A New Era Dawns in Northeast Asia
The result, then, of this brief conflict: a free and democratic Korean peninsula, one in which families are reunited after a half century, in which all its citizens live in peace, prosperity, and security. More importantly for us, the United States and the entire world will be forever rid of this threat and this evil. As in Afghanistan, Kosovo, and Kuwait, we will have performed an absolute moral good, and we, and the world, will be better for it.
Can This War Be Prevented?
While such a war can be postponed for now, it can only be prevented through substantive structural changes to the North Korean government and its policies. Obviously, North Korea must immediately halt its programs of nuclear weapons, and all other forms of weapons of mass destruction; simultaneously it must embark on a program of demilitarization. Its soldiers should go home, and plow their fields, open stores, teach their children. For once and for all North Korea must come off of a war footing.
But that is not enough. Kim must open his country, to visitation, trade, journalists, and -- above all -- commit North Korea to a free, unrestricted flow of information with the rest of the world. This means, for example, that North Korean citizens, whose radios are fixed to the state broadcasting stations, should be able to see CNN on television as freely as anyone else on the planet.

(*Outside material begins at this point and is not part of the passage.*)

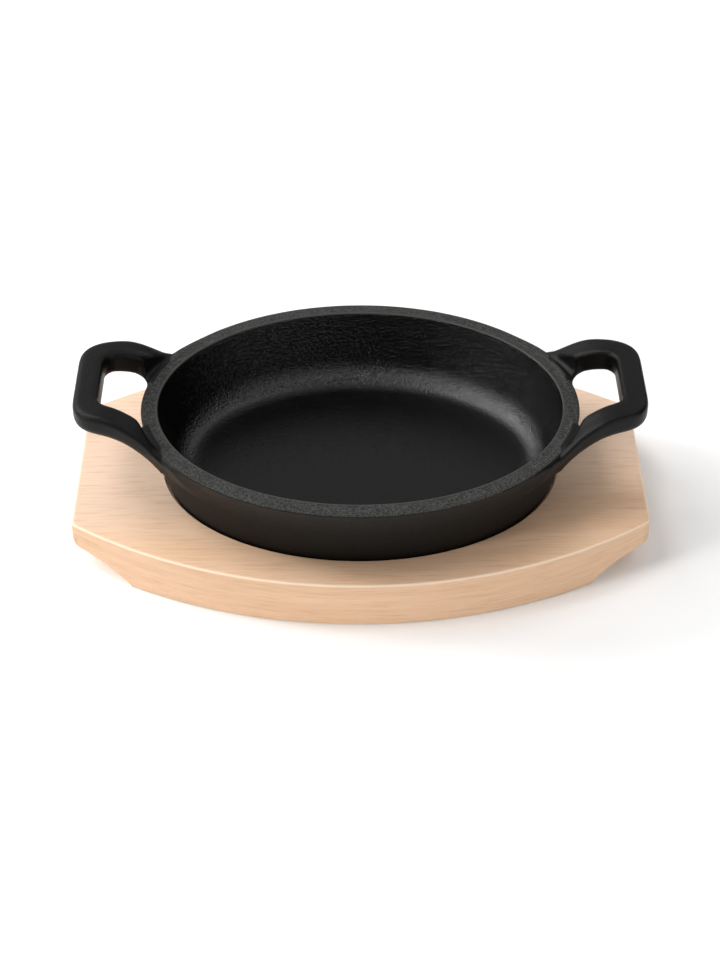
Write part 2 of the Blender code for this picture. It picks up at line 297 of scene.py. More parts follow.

As the North Korean people learn more of the outside world, are exposed to their families in the South, and Americans and Chinese and other foreigners, they will, as the Soviet and East German and Polish peoples before them, demand very much more from their government. They will learn that free peoples need never starve, or freeze. They will realize they can be part of the economic miracle that is South Korea.
Perhaps, even, they themselves will cause a regime change.